▶ WHAT YOU NEED TO DO
Reproduce all the entries exactly.
● ● ● ● ●
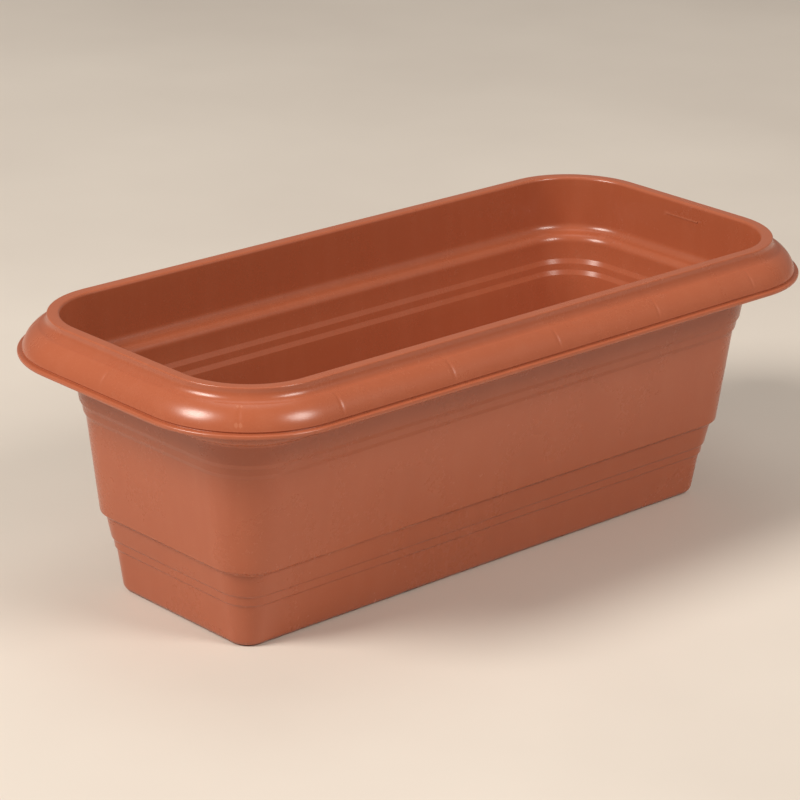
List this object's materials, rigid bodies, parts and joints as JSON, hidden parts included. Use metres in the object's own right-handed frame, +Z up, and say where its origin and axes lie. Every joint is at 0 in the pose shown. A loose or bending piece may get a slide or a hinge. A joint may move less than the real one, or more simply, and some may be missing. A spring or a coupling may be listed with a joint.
{
  "type": "window box planter",
  "caption": "Long rectangular planter with a rolled rim, hollow underneath for lifting, a stepped tapering wall and drain holes closed by push-in plugs.",
  "frame": {"origin": "middle of the bounding box's bottom, on the ground under the base", "axes": "+X along the length of the box, +Y from its front long side to its back long side, +Z up"},
  "size_m": [0.5, 0.238, 0.1735],
  "materials": {
    "box_plastic": "satin terracotta-coloured moulded polypropylene with a fine grain",
    "plug_plastic": "satin terracotta-coloured moulded polypropylene, a little darker"
  },
  "bodies": {
    "box": {"planter_box": "box_plastic"},
    "plug_1": {"drain_plug_1": "plug_plastic"},
    "plug_2": {"drain_plug_2": "plug_plastic"},
    "plug_3": {"drain_plug_3": "plug_plastic"},
    "plug_4": {"drain_plug_4": "plug_plastic"},
    "plug_5": {"drain_plug_5": "plug_plastic"},
    "plug_6": {"drain_plug_6": "plug_plastic"}
  },
  "joints": [
    {"name": "plug_1_lift", "type": "slide", "parent": "box", "child": "plug_1", "axis": [0, 0, 1], "range_m": [0, 0.185]},
    {"name": "plug_2_lift", "type": "slide", "parent": "box", "child": "plug_2", "axis": [0, 0, 1], "range_m": [0, 0.185]},
    {"name": "plug_3_lift", "type": "slide", "parent": "box", "child": "plug_3", "axis": [0, 0, 1], "range_m": [0, 0.185]},
    {"name": "plug_4_lift", "type": "slide", "parent": "box", "child": "plug_4", "axis": [0, 0, 1], "range_m": [0, 0.185]},
    {"name": "plug_5_lift", "type": "slide", "parent": "box", "child": "plug_5", "axis": [0, 0, 1], "range_m": [0, 0.185]},
    {"name": "plug_6_lift", "type": "slide", "parent": "box", "child": "plug_6", "axis": [0, 0, 1], "range_m": [0, 0.185]}
  ]
}
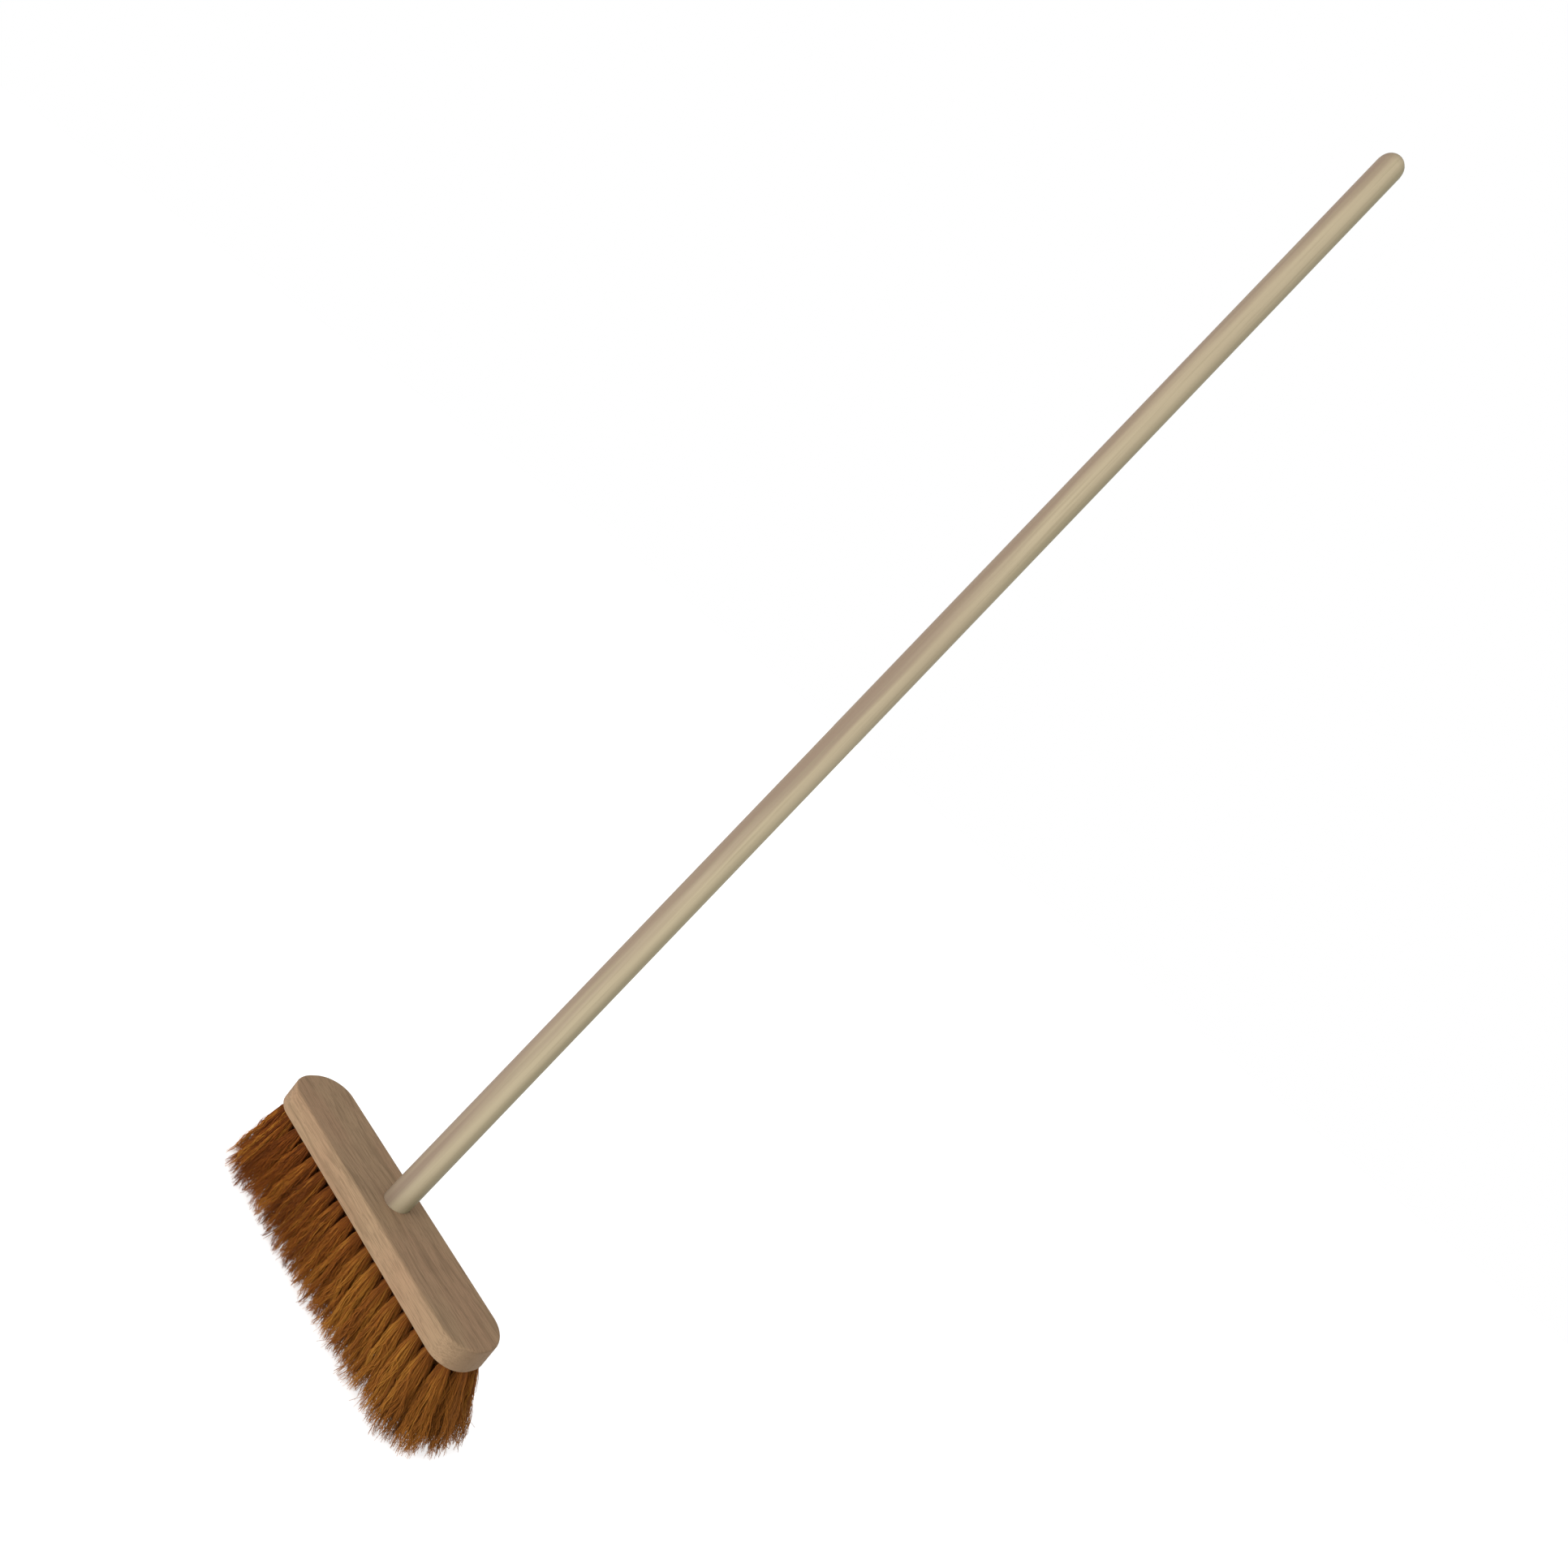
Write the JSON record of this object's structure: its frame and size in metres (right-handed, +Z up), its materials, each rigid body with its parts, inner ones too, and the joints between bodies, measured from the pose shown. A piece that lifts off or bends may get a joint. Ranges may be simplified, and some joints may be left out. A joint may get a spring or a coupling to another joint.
{
  "type": "push broom",
  "caption": "Push broom with a round-ended wooden stock drilled and filled with coir tufts, on a long plain round handle set at a slant.",
  "frame": {"origin": "centre of the sweeping face, on the floor, midway along and across the head", "axes": "+X along the head, +Y the way the handle leans, +Z up from the floor through the stock"},
  "size_m": [0.3162, 0.2545, 1.2202],
  "materials": {
    "stock_wood": "satin",
    "handle_wood": "satin",
    "coir": "matte",
    "screw_steel": "satin",
    "anchor_wire": "satin"
  },
  "bodies": {
    "root": {"stock": "stock_wood", "handle": "handle_wood", "handle_screw": "screw_steel", "tuft_anchors": "anchor_wire", "tuft_rank_01": "coir", "tuft_rank_02": "coir", "tuft_rank_03": "coir", "tuft_rank_04": "coir", "tuft_rank_05": "coir", "tuft_rank_06": "coir", "tuft_rank_07": "coir", "tuft_rank_08": "coir", "tuft_rank_09": "coir", "tuft_rank_10": "coir", "tuft_rank_11": "coir", "tuft_rank_12": "coir", "tuft_rank_13": "coir", "tuft_rank_14": "coir", "tuft_rank_15": "coir", "tuft_rank_16": "coir", "tuft_rank_17": "coir", "tuft_rank_18": "coir"}
  },
  "joints": []
}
● ● ● ● ●
▶ FINISHED TASK
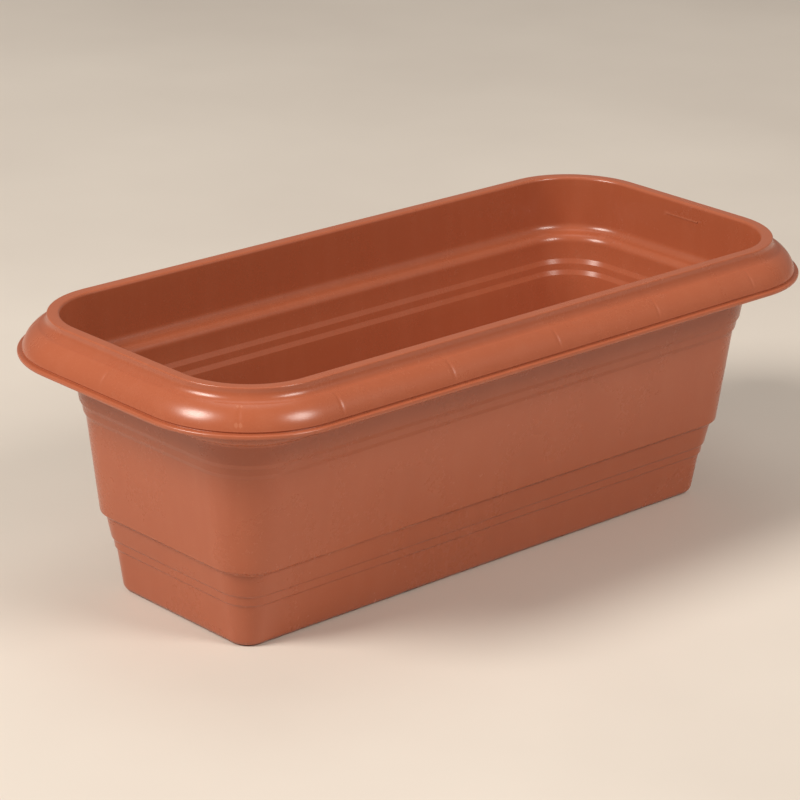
List this object's materials, rigid bodies, parts and joints as JSON, hidden parts included. Use metres in the object's own right-handed frame, +Z up, and say where its origin and axes lie. Every joint is at 0 in the pose shown. A loose or bending piece may get a slide or a hinge. A joint may move less than the real one, or more simply, and some may be missing. A spring or a coupling may be listed with a joint.
{
  "type": "window box planter",
  "caption": "Long rectangular planter with a rolled rim, hollow underneath for lifting, a stepped tapering wall and drain holes closed by push-in plugs.",
  "frame": {"origin": "middle of the bounding box's bottom, on the ground under the base", "axes": "+X along the length of the box, +Y from its front long side to its back long side, +Z up"},
  "size_m": [0.5, 0.238, 0.1735],
  "materials": {
    "box_plastic": "satin terracotta-coloured moulded polypropylene with a fine grain",
    "plug_plastic": "satin terracotta-coloured moulded polypropylene, a little darker"
  },
  "bodies": {
    "box": {"planter_box": "box_plastic"},
    "plug_1": {"drain_plug_1": "plug_plastic"},
    "plug_2": {"drain_plug_2": "plug_plastic"},
    "plug_3": {"drain_plug_3": "plug_plastic"},
    "plug_4": {"drain_plug_4": "plug_plastic"},
    "plug_5": {"drain_plug_5": "plug_plastic"},
    "plug_6": {"drain_plug_6": "plug_plastic"}
  },
  "joints": [
    {"name": "plug_1_lift", "type": "slide", "parent": "box", "child": "plug_1", "axis": [0, 0, 1], "range_m": [0, 0.185]},
    {"name": "plug_2_lift", "type": "slide", "parent": "box", "child": "plug_2", "axis": [0, 0, 1], "range_m": [0, 0.185]},
    {"name": "plug_3_lift", "type": "slide", "parent": "box", "child": "plug_3", "axis": [0, 0, 1], "range_m": [0, 0.185]},
    {"name": "plug_4_lift", "type": "slide", "parent": "box", "child": "plug_4", "axis": [0, 0, 1], "range_m": [0, 0.185]},
    {"name": "plug_5_lift", "type": "slide", "parent": "box", "child": "plug_5", "axis": [0, 0, 1], "range_m": [0, 0.185]},
    {"name": "plug_6_lift", "type": "slide", "parent": "box", "child": "plug_6", "axis": [0, 0, 1], "range_m": [0, 0.185]}
  ]
}
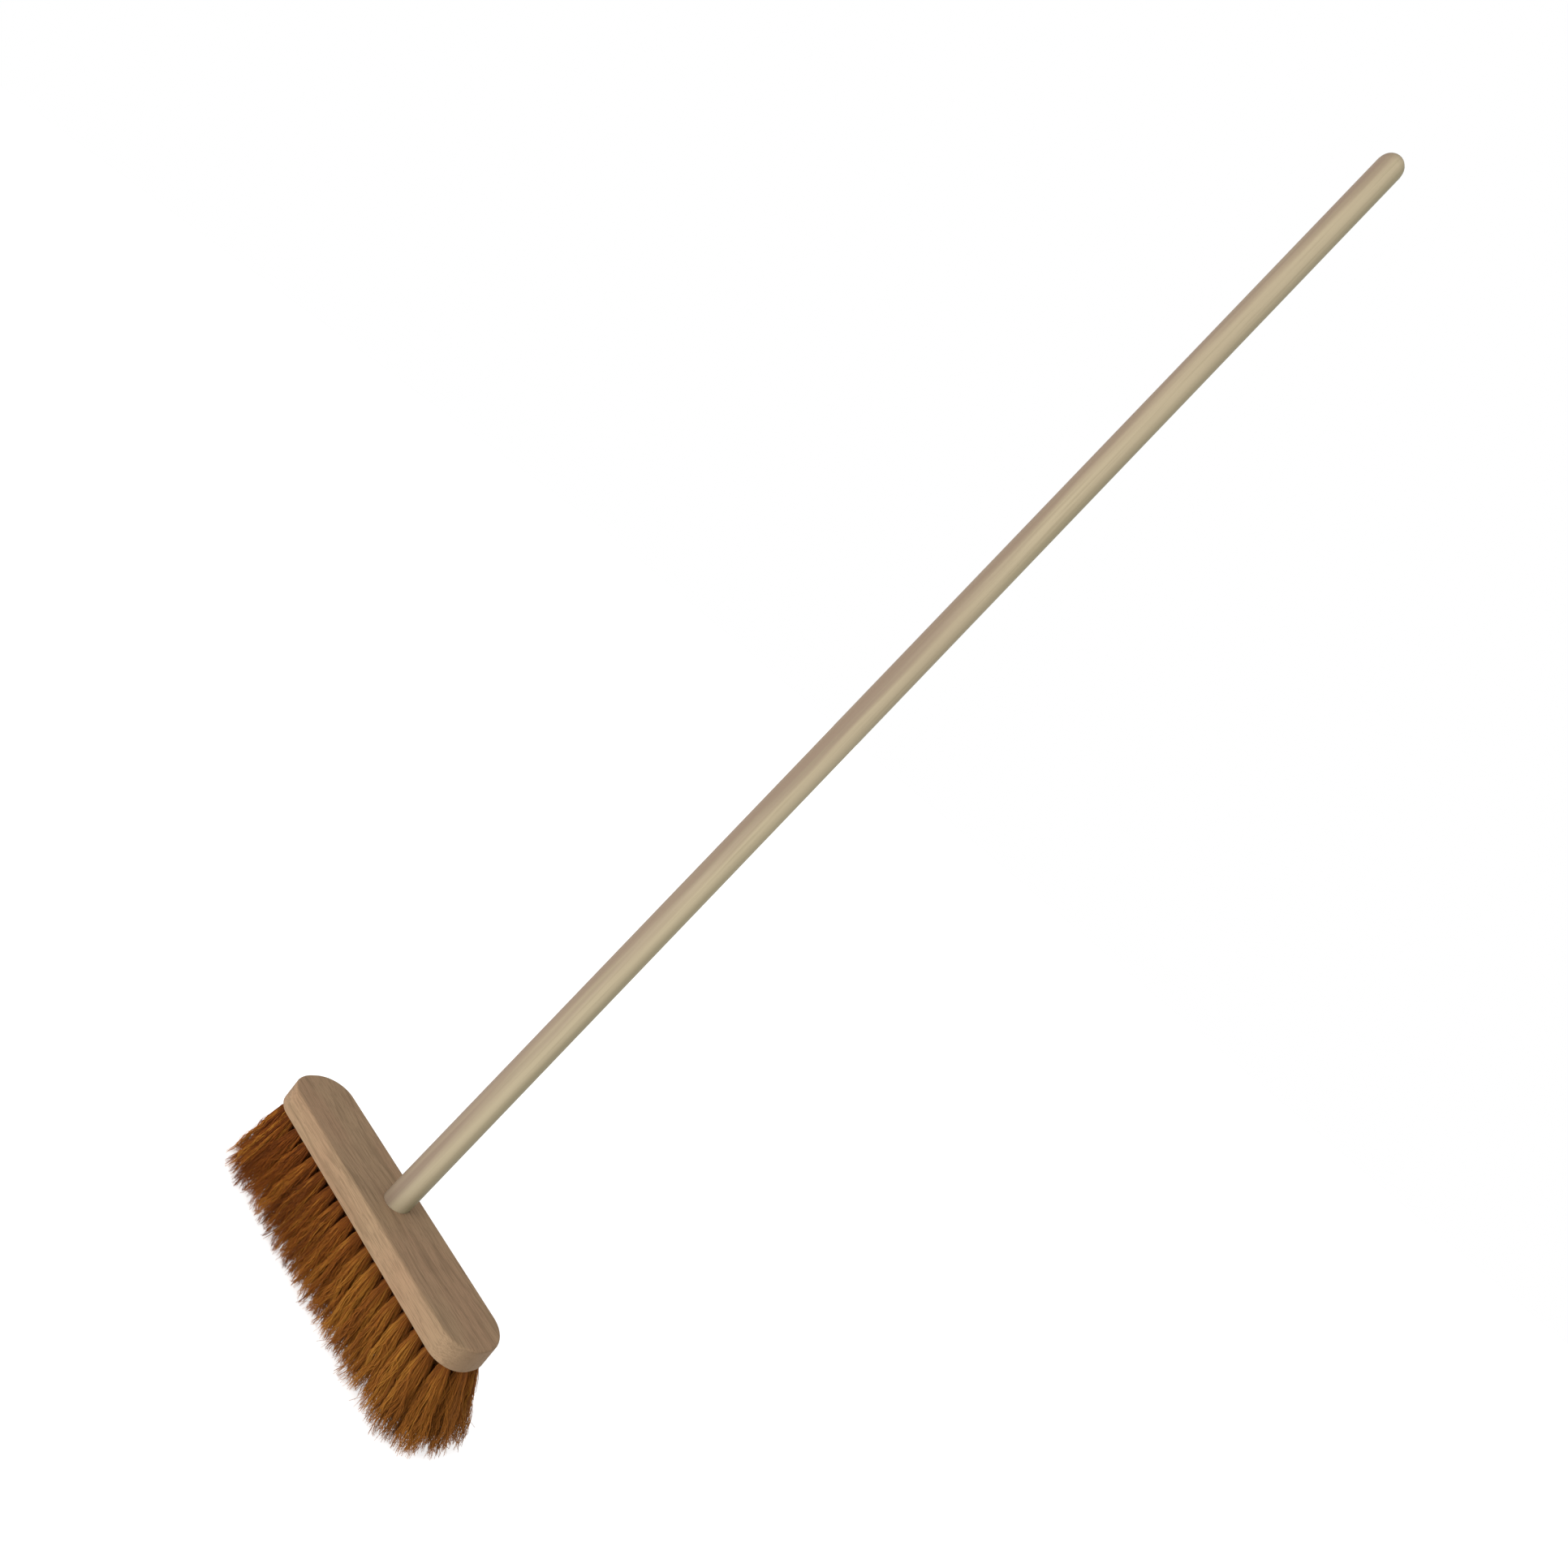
Write the JSON record of this object's structure: its frame and size in metres (right-handed, +Z up), its materials, each rigid body with its parts, inner ones too, and the joints between bodies, measured from the pose shown. A piece that lifts off or bends may get a joint. Ranges may be simplified, and some joints may be left out. A joint may get a spring or a coupling to another joint.
{
  "type": "push broom",
  "caption": "Push broom with a round-ended wooden stock drilled and filled with coir tufts, on a long plain round handle set at a slant.",
  "frame": {"origin": "centre of the sweeping face, on the floor, midway along and across the head", "axes": "+X along the head, +Y the way the handle leans, +Z up from the floor through the stock"},
  "size_m": [0.3162, 0.2545, 1.2202],
  "materials": {
    "stock_wood": "satin",
    "handle_wood": "satin",
    "coir": "matte",
    "screw_steel": "satin",
    "anchor_wire": "satin"
  },
  "bodies": {
    "root": {"stock": "stock_wood", "handle": "handle_wood", "handle_screw": "screw_steel", "tuft_anchors": "anchor_wire", "tuft_rank_01": "coir", "tuft_rank_02": "coir", "tuft_rank_03": "coir", "tuft_rank_04": "coir", "tuft_rank_05": "coir", "tuft_rank_06": "coir", "tuft_rank_07": "coir", "tuft_rank_08": "coir", "tuft_rank_09": "coir", "tuft_rank_10": "coir", "tuft_rank_11": "coir", "tuft_rank_12": "coir", "tuft_rank_13": "coir", "tuft_rank_14": "coir", "tuft_rank_15": "coir", "tuft_rank_16": "coir", "tuft_rank_17": "coir", "tuft_rank_18": "coir"}
  },
  "joints": []
}